▸ AIM OF THE TASK:
Give back, exactly as it appears, the run of lines opening with the one containing "put([(alias, str(number)) for" and closing with the one containing "for member in". Nothing outside that run should appear.

▸ INFORMATION PROVIDED:
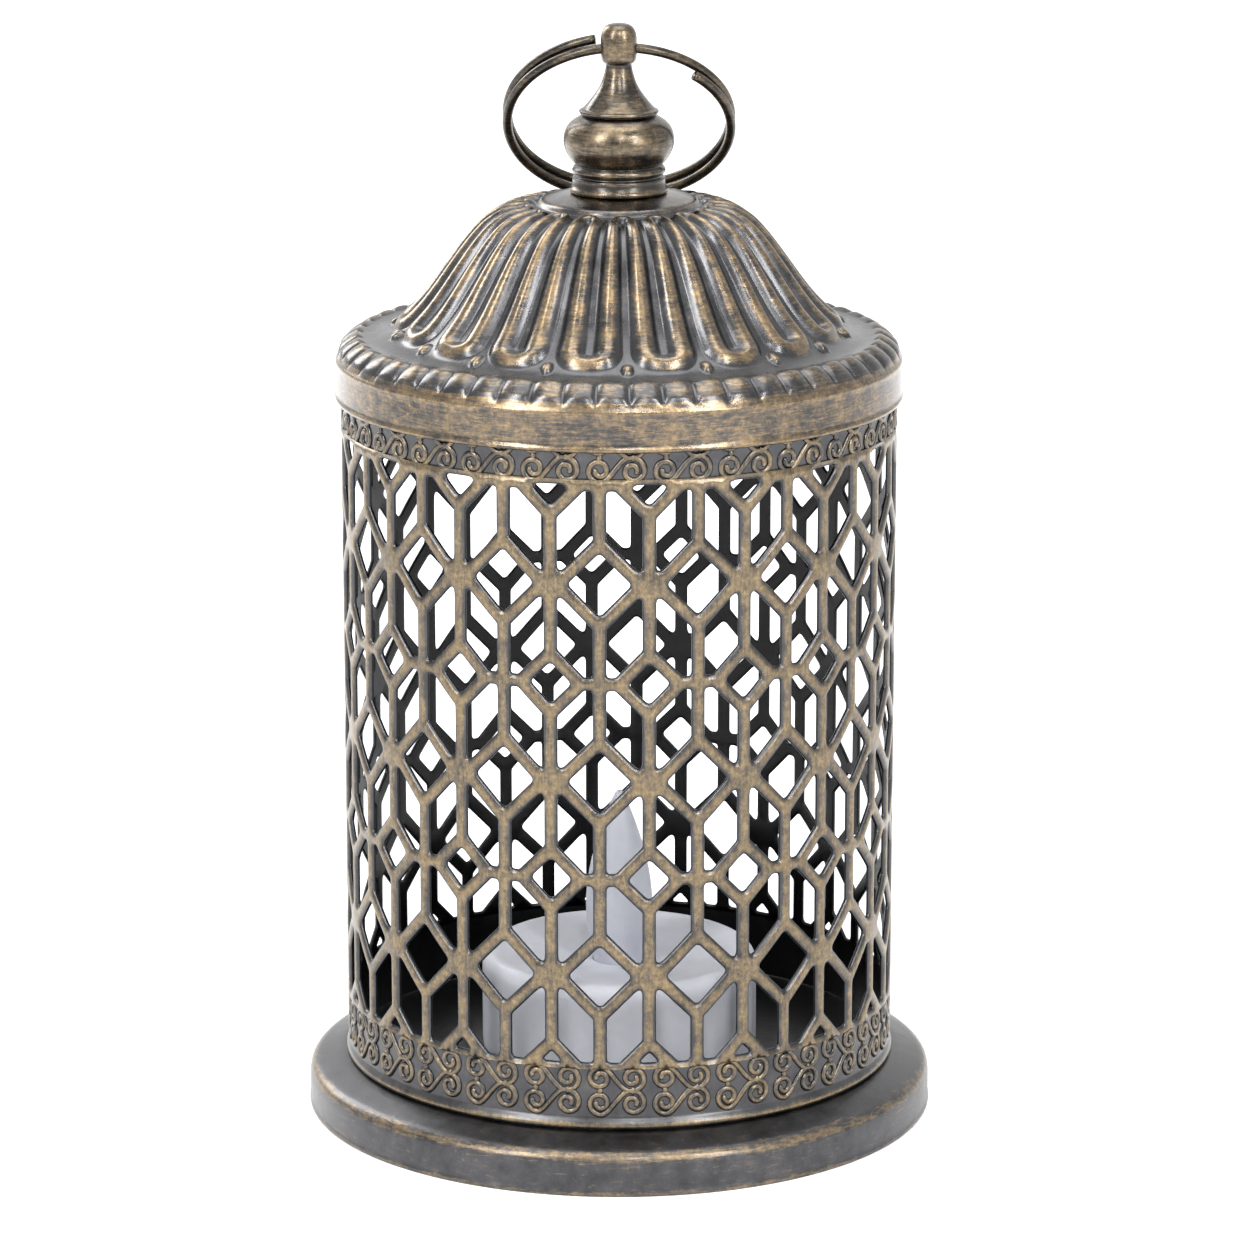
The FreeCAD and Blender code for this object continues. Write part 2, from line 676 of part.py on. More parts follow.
def hatch_form(name, margin, height, lip_height):
    """The battery hatch or, with a margin, the recess that takes it: a stepped disc with an ear."""
    lip = solid(
        "Prism", name + "_lip", Polygon="candle_sides", Circumradius=f"hatch_radius + {margin}", Height=lip_height
    )
    plug = solid(
        "Prism",
        name + "_plug",
        Polygon="candle_sides",
        Circumradius=f"well_radius - moulding_clearance + {margin}",
        Height=height,
    )
    ear_radius = f"(hatch_ear_radius + {margin})"
    ear = solid("Prism", name + "_ear", Polygon="flame_sides", Circumradius=ear_radius, Height=lip_height)
    neck = solid(
        "Box",
        name + "_neck",
        Length=f"2 * {ear_radius}",
        Width="boss_offset - hatch_offset",
        Height=lip_height,
    )
    place(lip, back="hatch_offset", up="floor_recess")
    place(plug, back="hatch_offset", up="floor_recess")
    place(ear, back="boss_offset", up="floor_recess")
    place(neck, across=f"-{ear_radius}", back="hatch_offset", up="floor_recess")
    return fuse(name, [lip, plug, ear, neck])


def screw_hole(name, radius):
    hole = solid("Cylinder", name, Radius=radius, Height="hatch_screw_length + moulding_clearance")
    return place(hole, back="boss_offset", up="floor_recess")


def make_candle_bottom():
    """The disc that closes the case, its battery hatch and the hatch's screw."""
    disc = solid(
        "Prism",
        "floor_disc",
        Polygon="candle_sides",
        Circumradius="inside_radius - moulding_clearance",
        Height="floor_thickness",
    )
    boss = solid(
        "Prism", "hatch_boss", Polygon="flame_sides", Circumradius="boss_radius", Height="boss_height"
    )
    rails = []
    for number in range(2):
        rail = solid("Box", f"rail_{number}", Length="rail_length", Width="rail_width", Height="switch_height")
        middle = f"{2 * number - 1} * (switch_width / 2 + moulding_clearance + rail_width / 2)"
        rails.append(
            place(rail, across="-rail_length / 2", back=f"{middle} - rail_width / 2 - switch_offset", up="floor_top")
        )
    slot = solid(
        "Box",
        "switch_slot",
        Length="nub_length + switch_travel + 2 * moulding_clearance",
        Width="switch_width",
        Height="floor_thickness",
    )
    place(
        slot,
        across="-nub_length / 2 - switch_travel / 2 - moulding_clearance",
        back="-switch_offset - switch_width / 2",
        up="floor_recess",
    )
    solids = [place(disc, up="floor_recess"), place(boss, back="boss_offset", up="floor_top")] + rails
    well = hatch_form("hatch_well", "moulding_clearance", "floor_thickness", "floor_thickness / 2")
    bore = screw_hole("boss_bore", "hatch_screw_radius + screw_clearance")
    floor = cut("case_floor", fuse("floor_blank", solids), fuse("floor_openings", [well, slot, bore]))
    node(place(floor, up="candle_foot"), "candle_floor")

    lip_height = "floor_thickness / 2 - screw_clearance"
    hatch = cut(
        "hatch",
        hatch_form("hatch_blank", "0", "floor_thickness", lip_height),
        screw_hole("hatch_bore", "hatch_screw_radius + moulding_clearance"),
    )
    node(place(hatch, up="candle_foot"), "battery_door")

    screw = screw_form(
        "hatch_screw",
        "hatch_screw_radius",
        "hatch_screw_length",
        "hatch_screw_head_radius",
        "hatch_screw_head_height",
    )
    return node(place(screw, back="boss_offset", up="candle_foot + floor_recess"), "door_screw")


def make_battery():
    """The coin cell on the hatch, and the strips that lead from it to the lamp."""
    cell = turned(
        "cell",
        "candle_sides",
        [
            ("cell_radius", "0"),
            ("cell_radius", "cell_thickness - cell_step"),
            ("cell_radius - cell_step", "cell_thickness - cell_step / 2"),
            ("cell_radius - cell_step", "cell_thickness"),
        ],
    )
    node(place(cell, back="hatch_offset", up="candle_foot + floor_top"), "coin_cell")

    outer, inner = "-well_radius - 2 * contact_thickness", "-well_radius - contact_thickness"
    under = "strip_top - contact_thickness"
    end = "-leg_spread / 2 + leg_side"
    positive = profile_body(
        "positive_strip",
        "XZ_Plane",
        [
            (outer, "floor_top"),
            (outer, "strip_top"),
            (end, "strip_top"),
            (end, under),
            (inner, under),
            (inner, "floor_top"),
        ],
        "contact_width",
    )
    node(place(positive, up="candle_foot"), "positive_contact")

    front = "hatch_offset - well_radius - 5 * contact_thickness"
    over = "cell_top + contact_thickness"
    negative = profile_body(
        "negative_strip",
        "YZ_Plane",
        [
            (front, "floor_top"),
            (front, over),
            ("hatch_offset", over),
            ("hatch_offset", "cell_top"),
            (front + " + contact_thickness", "cell_top"),
            (front + " + contact_thickness", "floor_top"),
        ],
        "contact_width",
    )
    node(place(negative, up="candle_foot"), "negative_contact")

    rest = "slider_top + moulding_clearance"
    switch = profile_body(
        "switch_strip",
        "YZ_Plane",
        [
            ("contact_width / 2", "strip_top"),
            ("-switch_offset - contact_thickness", "strip_top"),
            ("-switch_offset - contact_thickness", rest),
            ("-switch_offset", rest),
            ("-switch_offset", under),
            ("contact_width / 2", under),
        ],
        "contact_width",
    )
    return node(place(switch, across="leg_spread / 2", up="candle_foot"), "switch_contact")


# Outline of the flame above the case, as shares of flame_radius and of its height over the hollow's floor.
FLAME_SHARES = [
    (0.84, 0.10),
    (0.96, 0.22),
    (1.00, 0.33),
    (0.95, 0.47),
    (0.79, 0.62),
    (0.54, 0.78),
    (0.28, 0.91),
    (0.08, 1.00),
]
LAMP_DOME_SHARES = [(1.0, 0.0), (0.87, 0.5), (0.5, 0.87), (0.1, 1.0)]


def make_lamp():
    """Lamp with its two legs, under a hollow flame that is held by its rim under the case's top."""
    stations = [
        ("led_flange_radius", "0"),
        ("led_flange_radius", "0.8 * led_flange_height"),
        ("led_radius", "led_flange_height"),
    ]
    for wide, high in LAMP_DOME_SHARES:
        stations.append((f"{wide} * led_radius", f"led_height - {1 - high:.2f} * led_radius"))
    node(place(turned("lamp", "flame_sides", stations), up="candle_foot + led_foot"), "led")
    for label, sign in (("led_anode_leg", "-"), ("led_cathode_leg", "")):
        leg = solid("Box", label, Length="leg_side", Width="leg_side", Height="leg_length")
        across = f"{sign}leg_spread / 2 - leg_side / 2"
        node(place(leg, across=across, back="-leg_side / 2", up="candle_foot + strip_top"), label)

    outside = [
        ("flame_flange_radius", "0"),
        ("flame_flange_radius", "0.8 * flame_flange_height"),
        ("flame_foot_radius", "flame_flange_height"),
        ("flame_foot_radius", "dish_bottom - flame_foot"),
    ]
    for wide, high in FLAME_SHARES:
        rise = f"{high} * (candle_height + flame_rise - dish_bottom)"
        outside.append((f"{wide} * flame_radius", f"dish_bottom - flame_foot + {rise}"))
    lamp_top = "led_height - led_flange_height"
    bore = "led_radius + moulding_clearance"
    inside = [
        (bore, "0"),
        (bore, f"{lamp_top} - led_radius"),
        (bore, lamp_top),
        (f"({bore}) / 2", f"{lamp_top} + led_radius"),
    ]
    flame = cut(
        "flame",
        turned("flame_outside", "flame_sides", outside),
        turned("flame_inside", "flame_sides", inside),
    )
    return node(place(flame, up="candle_foot + flame_foot"), "flame")


def make_switch():
    """Slider between its rails, with a nub that reaches down through the closing disc."""
    under = "floor_top + screw_clearance"
    body = profile_body(
        "slider",
        "XZ_Plane",
        [
            ("-switch_length / 2", under),
            ("-nub_length / 2", under),
            ("-nub_length / 2", "nub_recess"),
            ("nub_length / 2", "nub_recess"),
            ("nub_length / 2", under),
            ("switch_length / 2", under),
            ("switch_length / 2", "slider_top"),
            ("-switch_length / 2", "slider_top"),
        ],
        "switch_width - 2 * screw_clearance",
    )
    return node(
        place(body, across="-switch_travel / 2", back="-switch_offset", up="candle_foot"), "switch_slider"
    )


doc = FreeCAD.newDocument("tin_lantern")
sheet = doc.addObject("Spreadsheet::Sheet", "Sizes")
put([(alias, str(number)) for alias, number, _ in SIZES], 1)
put([(alias, "=" + text) for alias, text in DERIVED], len(SIZES) + 1)
doc.recompute()

make_base_plate()
make_cage()
make_lid()
make_knob()
make_lid_fixing()
make_ring()
make_candle_case()
make_candle_bottom()
make_battery()
make_lamp()
make_switch()
doc.recompute()

for thing in doc.Objects:
    if "Invalid" in thing.State or "Error" in thing.State:
        raise RuntimeError(f"{thing.Name} did not build: {thing.State}")
for thing in NODES:
    if thing.Shape.isNull() or not thing.Shape.isValid() or len(thing.Shape.Solids) != 1:
        raise RuntimeError(f"{thing.Label} is not one sound solid")

os.makedirs("parts", exist_ok=True)
for thing in NODES:
    thing.Shape.exportStep(f"parts/{thing.Label}.step")
    print(f"{thing.Label}: {thing.Shape.Volume:.1f} mm3")
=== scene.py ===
import json
import math

import bpy
import numpy as np
from mathutils import Matrix, Vector
from mathutils.geometry import delaunay_2d_cdt

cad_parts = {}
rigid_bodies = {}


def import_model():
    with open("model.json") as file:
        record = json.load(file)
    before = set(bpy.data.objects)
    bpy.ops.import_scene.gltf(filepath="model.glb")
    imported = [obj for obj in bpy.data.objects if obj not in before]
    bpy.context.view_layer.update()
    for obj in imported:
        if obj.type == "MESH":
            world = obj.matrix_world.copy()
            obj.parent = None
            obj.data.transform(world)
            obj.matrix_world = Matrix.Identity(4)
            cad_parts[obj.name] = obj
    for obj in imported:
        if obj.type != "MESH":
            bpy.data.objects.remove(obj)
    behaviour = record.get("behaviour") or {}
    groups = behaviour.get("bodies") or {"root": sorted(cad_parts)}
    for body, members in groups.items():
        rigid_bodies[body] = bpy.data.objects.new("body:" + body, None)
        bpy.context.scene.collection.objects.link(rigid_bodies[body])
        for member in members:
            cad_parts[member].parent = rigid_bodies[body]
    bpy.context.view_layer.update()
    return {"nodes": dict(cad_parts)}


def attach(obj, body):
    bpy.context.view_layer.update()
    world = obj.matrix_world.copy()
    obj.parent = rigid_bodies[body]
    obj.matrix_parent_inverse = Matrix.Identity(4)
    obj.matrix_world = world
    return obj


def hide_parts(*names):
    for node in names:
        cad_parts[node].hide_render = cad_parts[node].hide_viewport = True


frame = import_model()
MM = 0.001
TAU = 2 * math.pi

# heights of the solids and the cage's outer radius, in millimetres, and their turns about the upright axis
PLATFORM, CAGE_TOP, LID_FOOT, LID_TOP, PIVOT = 7.4, 104.4, 99.4, 127.0, 146.4
CANDLE_FOOT = 7.45
CAGE_R = 37.6
CAGE_TURN, LID_TURN = math.radians(-93.8), math.radians(-77.8)


# mesh helpers


def mesh_object(name, verts, faces, relief):
    """A piece from points in millimetres; relief is a value per point that its material reads."""
    mesh = bpy.data.meshes.new(name)
    mesh.from_pydata((np.asarray(verts, float) * MM).tolist(), [], faces)
    mesh.update()
    mesh.polygons.foreach_set("use_smooth", [True] * len(mesh.polygons))
    layer = mesh.attributes.new("relief", "FLOAT", "POINT")
    layer.data.foreach_set("value", np.asarray(relief, np.float32).ravel())
    piece = bpy.data.objects.new(name, mesh)
    bpy.context.scene.collection.objects.link(piece)
    return piece


def lift_by(piece, height):
    piece.data.transform(Matrix.Translation((0, 0, height * MM)))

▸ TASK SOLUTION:
put([(alias, str(number)) for alias, number, _ in SIZES], 1)
put([(alias, "=" + text) for alias, text in DERIVED], len(SIZES) + 1)
doc.recompute()

make_base_plate()
make_cage()
make_lid()
make_knob()
make_lid_fixing()
make_ring()
make_candle_case()
make_candle_bottom()
make_battery()
make_lamp()
make_switch()
doc.recompute()

for thing in doc.Objects:
    if "Invalid" in thing.State or "Error" in thing.State:
        raise RuntimeError(f"{thing.Name} did not build: {thing.State}")
for thing in NODES:
    if thing.Shape.isNull() or not thing.Shape.isValid() or len(thing.Shape.Solids) != 1:
        raise RuntimeError(f"{thing.Label} is not one sound solid")

os.makedirs("parts", exist_ok=True)
for thing in NODES:
    thing.Shape.exportStep(f"parts/{thing.Label}.step")
    print(f"{thing.Label}: {thing.Shape.Volume:.1f} mm3")
=== scene.py ===
import json
import math

import bpy
import numpy as np
from mathutils import Matrix, Vector
from mathutils.geometry import delaunay_2d_cdt

cad_parts = {}
rigid_bodies = {}


def import_model():
    with open("model.json") as file:
        record = json.load(file)
    before = set(bpy.data.objects)
    bpy.ops.import_scene.gltf(filepath="model.glb")
    imported = [obj for obj in bpy.data.objects if obj not in before]
    bpy.context.view_layer.update()
    for obj in imported:
        if obj.type == "MESH":
            world = obj.matrix_world.copy()
            obj.parent = None
            obj.data.transform(world)
            obj.matrix_world = Matrix.Identity(4)
            cad_parts[obj.name] = obj
    for obj in imported:
        if obj.type != "MESH":
            bpy.data.objects.remove(obj)
    behaviour = record.get("behaviour") or {}
    groups = behaviour.get("bodies") or {"root": sorted(cad_parts)}
    for body, members in groups.items():
        rigid_bodies[body] = bpy.data.objects.new("body:" + body, None)
        bpy.context.scene.collection.objects.link(rigid_bodies[body])
        for member in members:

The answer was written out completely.